Mary Elizabeth Price
(i) Flower Border I
Signed M. Elizabeth Price (ll); signed on the reverse M. Elizabeth Price and inscribed Screen Panels (Uncut) / 140 West 57th St. / Flower Border I / FLOWER
Oil with gold leaf on board
50 x 19 1/2 inches
(ii) Flower Border II
Signed M. Elizabeth Price (lc); signed on the reverse M. Elizabeth Price and inscribed 140 W. 57 N.Y, / Flower Border II / BORDER
Oil with gold, silver and copper leaf on board
50 x 19 1/2 inches
Provenance for both:
Arthur G. Altschul, New York
Betty Wright Landreth, New York
New York, The American Women's Association, Inc., Exhibition of Work of Members, n.d.
The daughter of a Quaker family with roots in the Shenandoah Valley, Mary Elizabeth Price is best known for her highly decorative paintings of floral panels, often with metal leaf backgrounds. Born in West Virginia, at a young age she moved with her family to a home in Solebury, in Bucks County, Pennsylvania, where she eventually developed close ties with the vibrant artists' community there, and where she returned in the late 1920s. After attending the Friends Central School and the Philadelphia School of the Industrial Arts, Price studied still life painting and drawing at the Pennsylvania Academy of the Fine Arts, where her works were exhibited for more than twenty years. She studied with Hugh Breckenridge and Daniel Garber, and took private lessons from William Langson Lathrop.

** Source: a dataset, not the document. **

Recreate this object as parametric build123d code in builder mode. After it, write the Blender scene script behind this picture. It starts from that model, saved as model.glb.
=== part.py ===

In 1917, Price was hired to teach art to public school children in New York City, in a program funded by Gertrude Vanderbilt Whitney. By 1921 she was exhibiting at the National Academy of Design. Earlier works appear diverse in subject, bearing titles such as City Lights, The Old Storehouse, and Spanish Galleon. By 1928, floral themes dominate: Mille Fleurs, Echinops and Phlox, Mallows, Delphinium Pattern.
For a number of years, Price lived at 140 West 57th Street, a building constructed in the early 20th century to provide studios and residences for artists. However, by the late 1920s, she returned to Bucks County, living in an old stone cottage that she named the Pumpkin Seed. Her flower garden of irises, mallows, peonies, poppies, lilies, delphiniums and hollyhocks appears in the paintings for which she is best known: elaborate floral panels such as the present works, executed over backgrounds of as many as sixteen tones of metal leaf. Inspired by Tuscan Renaissance artists, she employed a sharp tool to incise her designs in gilded gesso, subsequently adding an array of perennials in brilliant hues. A New York Times critic wrote, "Her work combines a Sienese delicacy of line with a modern freedom in the use of color."
Flower Border II, an exquisite composition that epitomizes Price's best work, appears to have been conceived and shown as a diptych. It was exhibited in a member's show at the American Women's Association's new clubhouse at 353 West 57th Street, completed in 1929. The organization, of which Price was an officer, had been founded to enable professional women to network their way to success in the business world. In 1931 she, along with fellow painter Lucille Howard, painted a series of murals inspired by stitchery -- traditionally considered "women's work" -- for the new headquarters.
Mary Elizabeth Price was part of a family with close ties to the art world in both Pennsylvania and New York. Her brother F. Newlin Price owned Ferargil Gallery, which sold the work of many Pennsylvania Impressionists in New York. Another brother, Reuben Moore Price, was an artist, framemaker and art dealer in Pennsylvania, and a sister, Alice, also an artist, married another New Hope painter, Rae Sloan Bredin.